One evening a woman boarded the bus holding a full shopping bag and a purse in one hand and a paper cup of coffee in the other. The bus started. She put her cup down on the ledge that separates the driver from the passengers and fumbled in purse to find her money. The driver glanced at her, then picked up the cup and held it in his left hand as he steered the bus with his right hand. At the next traffic light, she held out a bill to him. He exchanged the cup for the money and gave her the change. She made her way to a seat and sat there drinking coffee for the rest of her trip.
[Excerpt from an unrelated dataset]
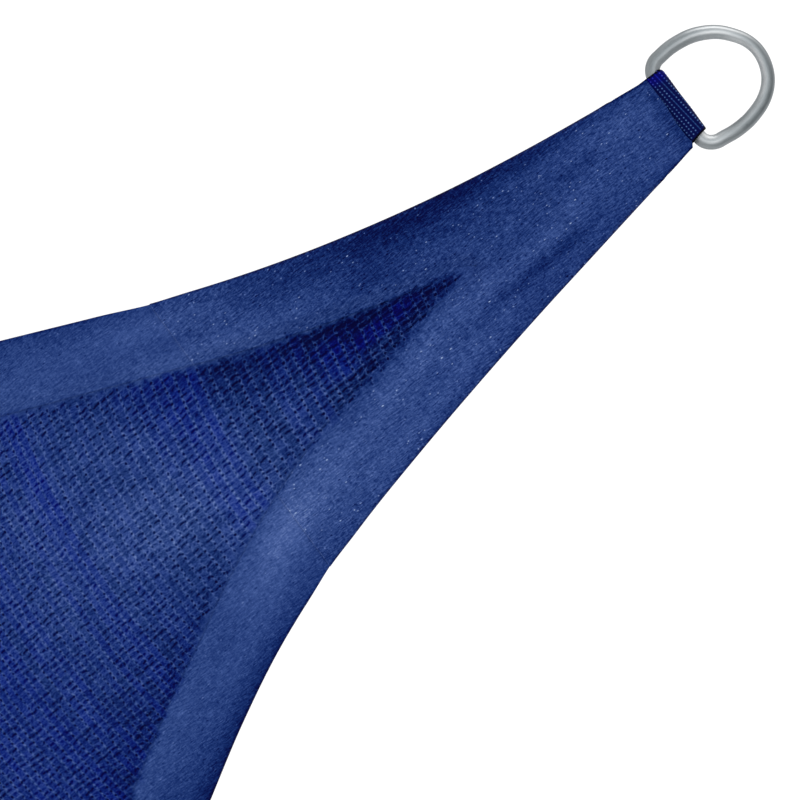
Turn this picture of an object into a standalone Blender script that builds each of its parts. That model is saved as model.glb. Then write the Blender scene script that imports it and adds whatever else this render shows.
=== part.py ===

The bus drivers all wear perfectly pressed blue shirts, a shade I will forever identify as “Egged blue.” But the strict code is relaxed when it comes to bus decoration. The drivers seem to have permission to personalize their vehicles. Many buses sport a photo or two of a wife (or girl friend?) and children at the bottom of the windshield. Often some memento dangles from one of the rear view mirrors. One intercity bus sported a tall smiling green stuffed frog, wrapped around one of the rear view mirrors. The frog’s head rested on the top of the mirror, and his legs dangled below it. Three small bows, red, beige, and yellow, were clipped to its right leg, and a pacifier dangled on a beaded chain from its left leg. The sight of it made me smile; I suppose it gave the driver even more pleasure.

We frequently traveled on the 371 between Jerusalem and Givat Ze’ev. One driver had turned his bus into a veritable shrine for the Beitar Jerusalem soccer team. Yellow and black striped banners surrounded the windshield and back windows and pennants were attached to the ceiling.  The driver even sat on a Beitar blanket draped over his seat. Several smaller team tokens hung from the mirrors. I pitied any fan of the Maccabi rival team who found himself forced to spend 45 minutes traveling on this particular bus.